The pitch is more important than the first draft
If your pitch is great, you get hired to write a movie. If your first draft is good, you’re still going to get fired for the next writer they want to bring on board. Lennon and Garant recommend a short pitch of 10-12 minutes. The whole movie in that span. Garant adds, “It has to be super clear and super funny. If it’s funny and they can remember it, you’re good.” They also express surprise at the fact that many of their contemporaries don’t practice their pitches ahead of time, while they practice it together, over and over, “like vacuum cleaner salesmen.”
You always burn the first pancake
You might love your first script or your first draft, but when you look back later, it may not be as good as you remembered it. That’s why it’s important to not be precious of your writing and be willing to let it go when you’re done with it. Or as they put it:
Garant: Always burn the first pancake.
Lennon: And sometimes the first costs 70 million dollars.

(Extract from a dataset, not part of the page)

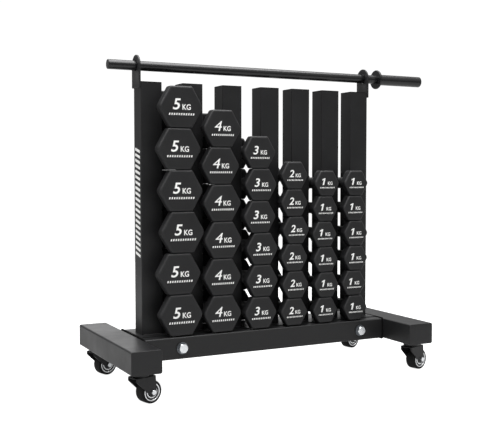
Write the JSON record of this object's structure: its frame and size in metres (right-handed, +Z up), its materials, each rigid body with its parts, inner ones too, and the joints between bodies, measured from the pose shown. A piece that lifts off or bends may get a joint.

Just like this seminar, the book is filled with practical advice that the pair has gleaned from working in Hollywood over the past few years. If you haven’t already picked it up, it’s a wonderful resource of information for writers, but also a fun read from two guys who you already know as funny writers, and I don’t get money for saying that. Even if your goal isn’t to write the next Hollywood blockbuster that also plays well internationally, these are still the guys who brought you Viva Variety, “Porcupine Racetrack,” Reno 911!, and a screenplay for Herbie: Fully Loaded that everyone swears was actually good, so you know it’s going to be entertaining. But no matter what, if you’re a writer, you’re going to have a tough road ahead.
Keep going, keep writing, and if all else fails, make Einstein do a funny dance.